Coyote, Skunk, and the Prairie Dogs
While I find it rather creative to imagine a skunk and a coyote to conspire together to murder prairie dogs and rabbits, and although I feel I am doing a disservice to hundreds of years of Navaho storytellers, I am going to attempt to creatively edit parts of the story “Coyote, Skunk, and Prairie Dogs” as a written works, and retool it so that it makes more sense as a modern children’s fairy tale. Not that children would be interested in a story about killing and eating prairie dogs, but I am going to attempt to keep the plot, storyline and outcome as similar to the Navaho trickster tale as possible. Some things that I feel could be improved is the story needs more description of the events for better visualization, and the writer or storyteller needs to be more confident in the “facts” of the story, telling it as truth. I have also chosen to remove the signals for laughter for (think laugh tracks on TV shows and how utterly irritating they are). Ma’ii, the sly and scrawny coyote, was trotting along like he’s always done.
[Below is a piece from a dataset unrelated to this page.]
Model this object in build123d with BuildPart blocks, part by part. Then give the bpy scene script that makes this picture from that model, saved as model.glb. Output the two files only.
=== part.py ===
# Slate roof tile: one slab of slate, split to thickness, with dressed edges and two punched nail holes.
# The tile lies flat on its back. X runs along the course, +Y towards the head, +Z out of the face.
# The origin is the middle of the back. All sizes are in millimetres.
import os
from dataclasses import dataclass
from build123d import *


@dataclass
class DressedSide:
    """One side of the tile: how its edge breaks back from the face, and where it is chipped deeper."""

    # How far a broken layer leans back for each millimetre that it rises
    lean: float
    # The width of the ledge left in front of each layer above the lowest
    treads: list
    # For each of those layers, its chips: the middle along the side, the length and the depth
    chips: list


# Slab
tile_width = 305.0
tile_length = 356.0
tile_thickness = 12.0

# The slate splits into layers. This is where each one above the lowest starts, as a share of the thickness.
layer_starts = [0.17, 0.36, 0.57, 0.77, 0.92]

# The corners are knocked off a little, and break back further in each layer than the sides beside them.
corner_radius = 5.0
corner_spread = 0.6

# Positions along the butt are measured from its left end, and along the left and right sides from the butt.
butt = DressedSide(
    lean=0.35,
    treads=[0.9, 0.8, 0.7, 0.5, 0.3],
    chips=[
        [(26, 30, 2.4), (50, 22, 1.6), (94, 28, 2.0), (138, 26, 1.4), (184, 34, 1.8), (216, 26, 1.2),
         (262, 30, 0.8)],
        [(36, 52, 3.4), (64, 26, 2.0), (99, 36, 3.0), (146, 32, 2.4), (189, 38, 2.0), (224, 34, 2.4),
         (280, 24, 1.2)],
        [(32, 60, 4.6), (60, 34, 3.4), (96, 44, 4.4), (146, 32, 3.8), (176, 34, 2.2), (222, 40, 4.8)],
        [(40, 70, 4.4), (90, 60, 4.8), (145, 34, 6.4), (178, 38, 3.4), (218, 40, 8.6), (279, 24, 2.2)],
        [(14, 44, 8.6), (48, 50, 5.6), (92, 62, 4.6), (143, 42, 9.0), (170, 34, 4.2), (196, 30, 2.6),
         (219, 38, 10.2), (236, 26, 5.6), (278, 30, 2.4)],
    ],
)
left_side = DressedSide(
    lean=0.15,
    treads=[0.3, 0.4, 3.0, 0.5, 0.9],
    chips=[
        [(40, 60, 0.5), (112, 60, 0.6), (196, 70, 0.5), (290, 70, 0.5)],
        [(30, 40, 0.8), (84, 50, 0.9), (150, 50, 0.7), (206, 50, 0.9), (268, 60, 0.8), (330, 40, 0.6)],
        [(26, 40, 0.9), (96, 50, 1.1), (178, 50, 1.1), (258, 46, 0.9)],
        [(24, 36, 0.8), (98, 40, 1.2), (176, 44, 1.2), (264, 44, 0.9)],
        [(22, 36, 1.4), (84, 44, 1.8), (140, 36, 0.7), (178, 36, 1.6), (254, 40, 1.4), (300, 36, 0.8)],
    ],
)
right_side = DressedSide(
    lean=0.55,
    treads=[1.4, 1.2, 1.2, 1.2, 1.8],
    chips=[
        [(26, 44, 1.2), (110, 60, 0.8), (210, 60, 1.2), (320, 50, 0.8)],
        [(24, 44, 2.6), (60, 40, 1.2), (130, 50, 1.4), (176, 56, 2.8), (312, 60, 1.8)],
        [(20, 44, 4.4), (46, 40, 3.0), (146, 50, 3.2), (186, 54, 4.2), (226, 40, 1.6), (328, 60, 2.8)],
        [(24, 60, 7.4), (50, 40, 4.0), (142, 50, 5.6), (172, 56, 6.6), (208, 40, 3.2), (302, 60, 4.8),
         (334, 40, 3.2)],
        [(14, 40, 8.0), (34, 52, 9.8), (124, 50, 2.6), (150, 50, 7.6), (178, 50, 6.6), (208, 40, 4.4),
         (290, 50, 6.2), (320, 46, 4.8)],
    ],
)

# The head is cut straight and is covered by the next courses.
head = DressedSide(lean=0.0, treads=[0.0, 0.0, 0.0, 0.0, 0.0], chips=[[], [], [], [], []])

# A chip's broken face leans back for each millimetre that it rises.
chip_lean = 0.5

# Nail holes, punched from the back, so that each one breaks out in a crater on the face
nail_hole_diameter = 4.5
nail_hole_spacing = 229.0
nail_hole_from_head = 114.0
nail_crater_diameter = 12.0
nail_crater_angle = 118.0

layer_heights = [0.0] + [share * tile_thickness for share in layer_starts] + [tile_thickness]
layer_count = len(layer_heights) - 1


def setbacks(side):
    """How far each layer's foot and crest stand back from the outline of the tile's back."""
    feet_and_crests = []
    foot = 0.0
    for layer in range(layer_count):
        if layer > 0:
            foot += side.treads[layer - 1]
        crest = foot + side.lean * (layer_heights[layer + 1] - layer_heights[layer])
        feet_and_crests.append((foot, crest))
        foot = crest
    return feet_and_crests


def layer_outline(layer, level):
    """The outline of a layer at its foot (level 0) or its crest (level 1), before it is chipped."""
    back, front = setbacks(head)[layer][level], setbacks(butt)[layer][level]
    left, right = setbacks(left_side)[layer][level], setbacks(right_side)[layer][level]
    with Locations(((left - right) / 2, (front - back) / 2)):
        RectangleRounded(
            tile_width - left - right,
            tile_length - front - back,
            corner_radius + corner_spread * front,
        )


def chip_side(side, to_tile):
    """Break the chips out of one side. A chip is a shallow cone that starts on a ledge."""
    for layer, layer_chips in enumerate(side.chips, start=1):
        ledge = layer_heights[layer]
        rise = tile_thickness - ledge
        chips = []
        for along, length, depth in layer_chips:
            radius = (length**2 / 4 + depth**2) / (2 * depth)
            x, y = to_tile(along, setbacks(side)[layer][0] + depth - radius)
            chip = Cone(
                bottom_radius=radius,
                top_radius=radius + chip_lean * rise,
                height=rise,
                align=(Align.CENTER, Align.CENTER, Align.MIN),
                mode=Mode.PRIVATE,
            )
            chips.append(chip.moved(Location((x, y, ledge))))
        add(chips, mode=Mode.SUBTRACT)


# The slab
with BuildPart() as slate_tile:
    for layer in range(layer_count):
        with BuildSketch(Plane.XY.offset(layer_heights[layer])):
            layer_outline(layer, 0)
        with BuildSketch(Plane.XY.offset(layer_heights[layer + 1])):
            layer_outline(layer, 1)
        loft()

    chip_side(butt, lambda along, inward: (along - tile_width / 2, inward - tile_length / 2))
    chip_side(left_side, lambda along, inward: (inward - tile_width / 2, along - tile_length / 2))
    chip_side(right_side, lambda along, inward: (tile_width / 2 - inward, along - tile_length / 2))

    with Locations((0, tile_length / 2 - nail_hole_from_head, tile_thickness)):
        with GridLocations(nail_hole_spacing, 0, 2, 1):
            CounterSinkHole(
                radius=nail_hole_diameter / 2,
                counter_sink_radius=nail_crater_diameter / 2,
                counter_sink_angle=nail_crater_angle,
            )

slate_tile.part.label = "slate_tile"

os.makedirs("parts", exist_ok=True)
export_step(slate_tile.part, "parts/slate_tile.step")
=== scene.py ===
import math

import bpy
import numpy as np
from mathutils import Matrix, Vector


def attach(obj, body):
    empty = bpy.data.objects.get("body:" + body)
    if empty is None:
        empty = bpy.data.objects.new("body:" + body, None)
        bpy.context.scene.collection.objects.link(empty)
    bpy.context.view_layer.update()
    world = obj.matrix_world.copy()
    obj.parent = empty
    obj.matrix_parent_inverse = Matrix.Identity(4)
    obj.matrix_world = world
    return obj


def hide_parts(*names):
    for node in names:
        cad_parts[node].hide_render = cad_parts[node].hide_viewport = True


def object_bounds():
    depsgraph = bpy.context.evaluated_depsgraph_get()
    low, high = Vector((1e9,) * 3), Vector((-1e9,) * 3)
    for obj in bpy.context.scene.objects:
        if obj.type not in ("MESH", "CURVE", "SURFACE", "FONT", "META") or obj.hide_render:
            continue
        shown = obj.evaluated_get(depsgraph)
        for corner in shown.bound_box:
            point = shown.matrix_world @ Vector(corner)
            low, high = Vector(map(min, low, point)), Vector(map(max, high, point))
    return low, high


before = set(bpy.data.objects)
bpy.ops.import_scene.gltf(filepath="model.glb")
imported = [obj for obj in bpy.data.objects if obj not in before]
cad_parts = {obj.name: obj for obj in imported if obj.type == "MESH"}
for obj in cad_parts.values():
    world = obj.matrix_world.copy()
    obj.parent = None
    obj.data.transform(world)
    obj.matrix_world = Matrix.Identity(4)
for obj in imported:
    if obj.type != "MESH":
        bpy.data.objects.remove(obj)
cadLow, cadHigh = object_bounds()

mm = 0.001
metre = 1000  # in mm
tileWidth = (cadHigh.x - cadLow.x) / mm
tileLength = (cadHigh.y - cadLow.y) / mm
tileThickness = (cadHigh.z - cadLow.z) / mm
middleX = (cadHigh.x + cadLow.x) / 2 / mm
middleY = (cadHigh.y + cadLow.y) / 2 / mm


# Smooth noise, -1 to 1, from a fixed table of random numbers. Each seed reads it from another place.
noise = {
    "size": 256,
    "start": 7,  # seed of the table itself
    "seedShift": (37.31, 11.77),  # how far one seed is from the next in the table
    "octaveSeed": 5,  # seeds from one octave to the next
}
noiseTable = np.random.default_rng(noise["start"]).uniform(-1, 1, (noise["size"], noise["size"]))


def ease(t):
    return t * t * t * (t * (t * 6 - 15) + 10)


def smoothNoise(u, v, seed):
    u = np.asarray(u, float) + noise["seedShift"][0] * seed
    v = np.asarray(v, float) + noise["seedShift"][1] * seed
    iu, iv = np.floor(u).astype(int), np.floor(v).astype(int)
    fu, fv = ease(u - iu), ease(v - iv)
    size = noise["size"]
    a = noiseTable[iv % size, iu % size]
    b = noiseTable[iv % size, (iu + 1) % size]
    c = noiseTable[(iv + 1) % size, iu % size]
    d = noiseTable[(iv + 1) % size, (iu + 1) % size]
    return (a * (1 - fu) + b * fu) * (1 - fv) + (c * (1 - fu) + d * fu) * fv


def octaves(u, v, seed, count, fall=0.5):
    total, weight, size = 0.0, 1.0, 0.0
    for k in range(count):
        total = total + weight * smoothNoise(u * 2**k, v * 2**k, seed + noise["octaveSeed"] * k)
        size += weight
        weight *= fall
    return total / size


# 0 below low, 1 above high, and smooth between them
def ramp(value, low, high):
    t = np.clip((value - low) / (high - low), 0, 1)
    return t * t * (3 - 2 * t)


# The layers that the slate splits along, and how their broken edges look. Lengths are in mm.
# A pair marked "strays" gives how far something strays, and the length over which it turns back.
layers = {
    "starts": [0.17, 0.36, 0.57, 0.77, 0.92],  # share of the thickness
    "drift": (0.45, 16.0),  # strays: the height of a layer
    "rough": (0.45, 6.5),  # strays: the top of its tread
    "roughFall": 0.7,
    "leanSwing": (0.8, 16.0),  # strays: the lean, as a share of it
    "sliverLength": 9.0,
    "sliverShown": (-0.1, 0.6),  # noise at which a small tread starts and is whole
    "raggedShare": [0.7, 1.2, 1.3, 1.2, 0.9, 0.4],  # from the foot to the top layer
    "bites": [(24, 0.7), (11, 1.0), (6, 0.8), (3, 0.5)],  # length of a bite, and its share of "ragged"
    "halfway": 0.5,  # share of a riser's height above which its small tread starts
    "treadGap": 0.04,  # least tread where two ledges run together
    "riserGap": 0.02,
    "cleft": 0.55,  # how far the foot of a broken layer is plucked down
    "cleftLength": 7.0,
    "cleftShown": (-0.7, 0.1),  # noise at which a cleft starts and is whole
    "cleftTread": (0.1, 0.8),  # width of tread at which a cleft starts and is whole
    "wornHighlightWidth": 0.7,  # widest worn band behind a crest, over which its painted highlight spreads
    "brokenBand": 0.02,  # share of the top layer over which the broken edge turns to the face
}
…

At a place not very far away, where the river widens and the banks are flat, he was walking along. Then, in an open area, he was walking along in the midst of many prairie dogs. In the past, Ma’ii had been cruel to the prairie dogs, ransacking their communities and sneaking up and eating whole families at night. While he was walking, the prairie dogs were cursing him; they were all crowding together and yelling at him. He went along farther into their midst, and then he walked along still farther. He got angry at the prairie dogs, and soon he began to feel quite hostile. After a while it was midday. He wanted a cloud to appear (his reason was that he was starting to hate those prairie dogs); so he thought about rain. Then a cloud appeared; “If it would only rain on me,” he said aloud. And that’s what happened. “If only it could rain enough so that there could be rain in my footprints.” And that’s...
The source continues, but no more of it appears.